Exercise: Output the full listing word for word.

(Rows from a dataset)
■ ■ ■ ■
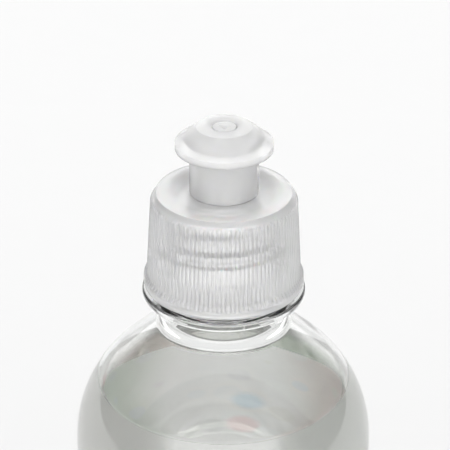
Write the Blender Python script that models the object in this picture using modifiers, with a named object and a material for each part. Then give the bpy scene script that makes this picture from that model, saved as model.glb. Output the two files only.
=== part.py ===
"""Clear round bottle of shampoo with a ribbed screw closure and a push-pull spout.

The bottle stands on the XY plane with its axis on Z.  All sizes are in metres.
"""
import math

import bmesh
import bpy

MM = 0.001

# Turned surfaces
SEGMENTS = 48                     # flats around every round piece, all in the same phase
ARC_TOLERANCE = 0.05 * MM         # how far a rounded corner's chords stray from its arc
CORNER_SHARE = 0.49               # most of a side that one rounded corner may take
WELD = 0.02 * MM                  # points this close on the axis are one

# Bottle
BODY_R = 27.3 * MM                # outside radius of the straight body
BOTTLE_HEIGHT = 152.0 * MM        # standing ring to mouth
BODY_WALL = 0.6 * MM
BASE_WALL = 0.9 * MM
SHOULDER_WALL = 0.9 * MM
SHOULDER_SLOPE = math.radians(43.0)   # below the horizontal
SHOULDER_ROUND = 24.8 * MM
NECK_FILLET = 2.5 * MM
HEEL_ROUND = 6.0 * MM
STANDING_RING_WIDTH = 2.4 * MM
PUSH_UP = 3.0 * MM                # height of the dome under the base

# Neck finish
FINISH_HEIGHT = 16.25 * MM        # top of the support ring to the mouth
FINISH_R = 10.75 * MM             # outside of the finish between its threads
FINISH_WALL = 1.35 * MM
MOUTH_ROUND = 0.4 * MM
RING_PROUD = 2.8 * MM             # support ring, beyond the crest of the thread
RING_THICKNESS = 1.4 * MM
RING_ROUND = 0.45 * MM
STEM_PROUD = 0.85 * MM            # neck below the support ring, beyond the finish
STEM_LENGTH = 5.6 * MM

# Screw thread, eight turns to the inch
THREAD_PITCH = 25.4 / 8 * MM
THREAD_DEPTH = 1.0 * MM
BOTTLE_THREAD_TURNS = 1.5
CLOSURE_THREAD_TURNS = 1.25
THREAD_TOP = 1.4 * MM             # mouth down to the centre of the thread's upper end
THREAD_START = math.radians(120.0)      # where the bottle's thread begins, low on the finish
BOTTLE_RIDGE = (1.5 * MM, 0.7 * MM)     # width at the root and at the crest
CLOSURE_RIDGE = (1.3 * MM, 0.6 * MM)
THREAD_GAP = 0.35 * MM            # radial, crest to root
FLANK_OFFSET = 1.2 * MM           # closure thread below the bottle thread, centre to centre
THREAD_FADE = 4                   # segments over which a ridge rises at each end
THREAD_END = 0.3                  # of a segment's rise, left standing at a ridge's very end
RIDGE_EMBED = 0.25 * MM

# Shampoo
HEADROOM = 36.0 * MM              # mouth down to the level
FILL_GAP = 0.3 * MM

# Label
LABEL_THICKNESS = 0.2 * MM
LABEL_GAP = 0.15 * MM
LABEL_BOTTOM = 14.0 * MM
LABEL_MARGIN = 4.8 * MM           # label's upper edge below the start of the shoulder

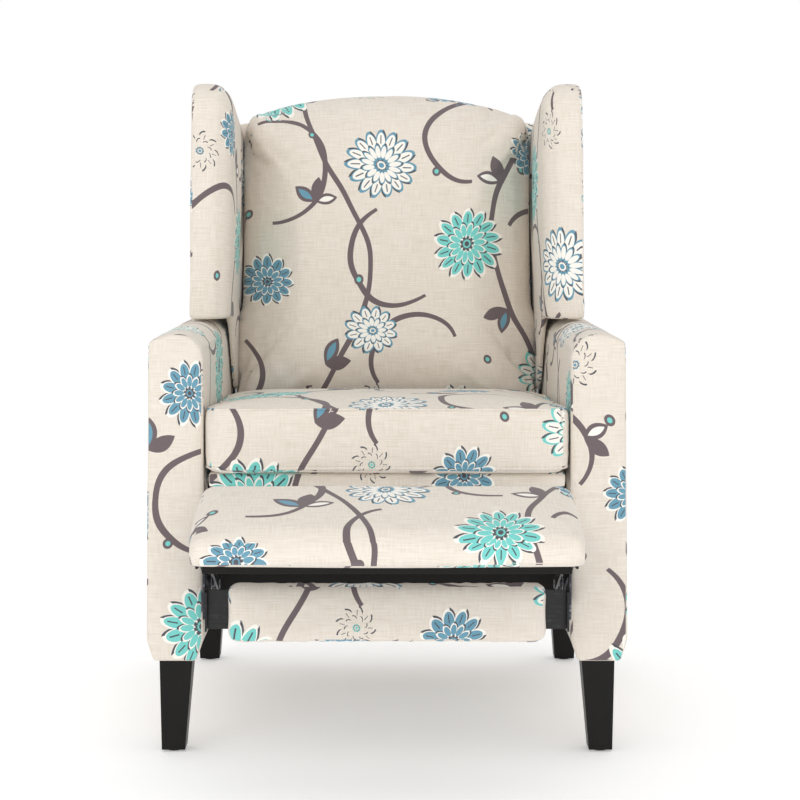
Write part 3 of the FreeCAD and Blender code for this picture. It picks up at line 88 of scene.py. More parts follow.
■ ■ ■ ■
Worked answer:
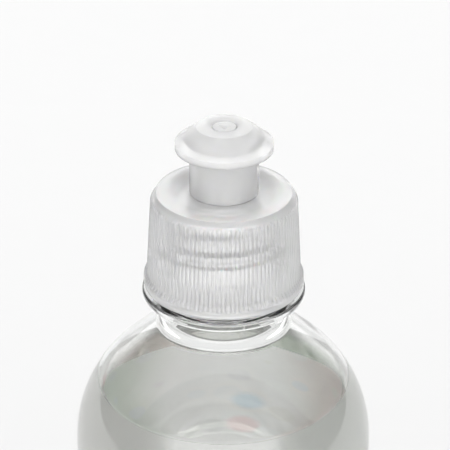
Write the Blender Python script that models the object in this picture using modifiers, with a named object and a material for each part. Then give the bpy scene script that makes this picture from that model, saved as model.glb. Output the two files only.
=== part.py ===
"""Clear round bottle of shampoo with a ribbed screw closure and a push-pull spout.

The bottle stands on the XY plane with its axis on Z.  All sizes are in metres.
"""
import math

import bmesh
import bpy

MM = 0.001

# Turned surfaces
SEGMENTS = 48                     # flats around every round piece, all in the same phase
ARC_TOLERANCE = 0.05 * MM         # how far a rounded corner's chords stray from its arc
CORNER_SHARE = 0.49               # most of a side that one rounded corner may take
WELD = 0.02 * MM                  # points this close on the axis are one

# Bottle
BODY_R = 27.3 * MM                # outside radius of the straight body
BOTTLE_HEIGHT = 152.0 * MM        # standing ring to mouth
BODY_WALL = 0.6 * MM
BASE_WALL = 0.9 * MM
SHOULDER_WALL = 0.9 * MM
SHOULDER_SLOPE = math.radians(43.0)   # below the horizontal
SHOULDER_ROUND = 24.8 * MM
NECK_FILLET = 2.5 * MM
HEEL_ROUND = 6.0 * MM
STANDING_RING_WIDTH = 2.4 * MM
PUSH_UP = 3.0 * MM                # height of the dome under the base

# Neck finish
FINISH_HEIGHT = 16.25 * MM        # top of the support ring to the mouth
FINISH_R = 10.75 * MM             # outside of the finish between its threads
FINISH_WALL = 1.35 * MM
MOUTH_ROUND = 0.4 * MM
RING_PROUD = 2.8 * MM             # support ring, beyond the crest of the thread
RING_THICKNESS = 1.4 * MM
RING_ROUND = 0.45 * MM
STEM_PROUD = 0.85 * MM            # neck below the support ring, beyond the finish
STEM_LENGTH = 5.6 * MM

# Screw thread, eight turns to the inch
THREAD_PITCH = 25.4 / 8 * MM
THREAD_DEPTH = 1.0 * MM
BOTTLE_THREAD_TURNS = 1.5
CLOSURE_THREAD_TURNS = 1.25
THREAD_TOP = 1.4 * MM             # mouth down to the centre of the thread's upper end
THREAD_START = math.radians(120.0)      # where the bottle's thread begins, low on the finish
BOTTLE_RIDGE = (1.5 * MM, 0.7 * MM)     # width at the root and at the crest
CLOSURE_RIDGE = (1.3 * MM, 0.6 * MM)
THREAD_GAP = 0.35 * MM            # radial, crest to root
FLANK_OFFSET = 1.2 * MM           # closure thread below the bottle thread, centre to centre
THREAD_FADE = 4                   # segments over which a ridge rises at each end
THREAD_END = 0.3                  # of a segment's rise, left standing at a ridge's very end
RIDGE_EMBED = 0.25 * MM

# Shampoo
HEADROOM = 36.0 * MM              # mouth down to the level
FILL_GAP = 0.3 * MM

# Label
LABEL_THICKNESS = 0.2 * MM
LABEL_GAP = 0.15 * MM
LABEL_BOTTOM = 14.0 * MM
LABEL_MARGIN = 4.8 * MM           # label's upper edge below the start of the shoulder

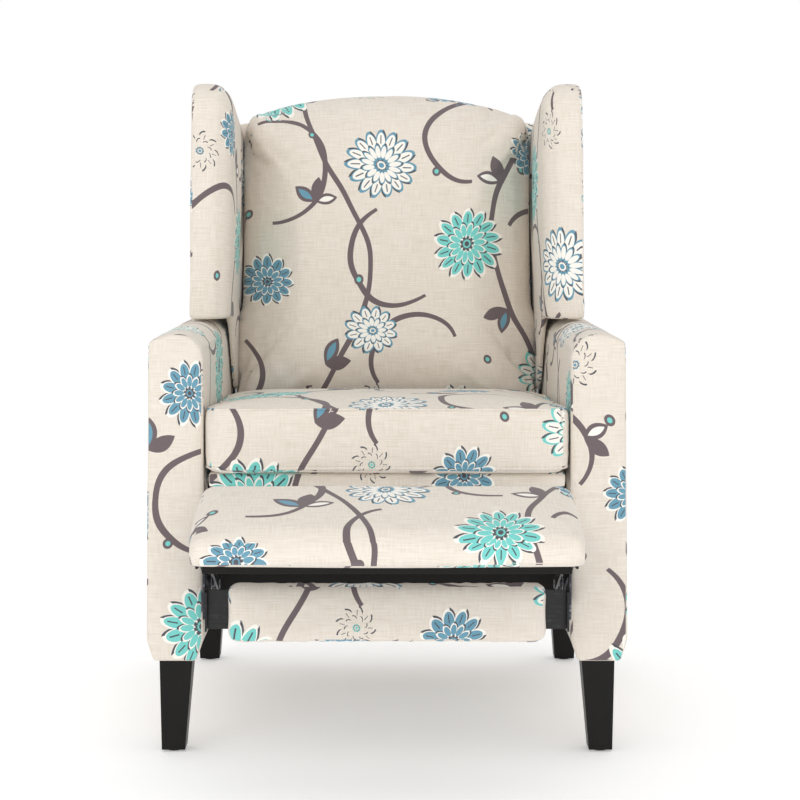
Write part 3 of the FreeCAD and Blender code for this picture. It picks up at line 88 of scene.py. More parts follow.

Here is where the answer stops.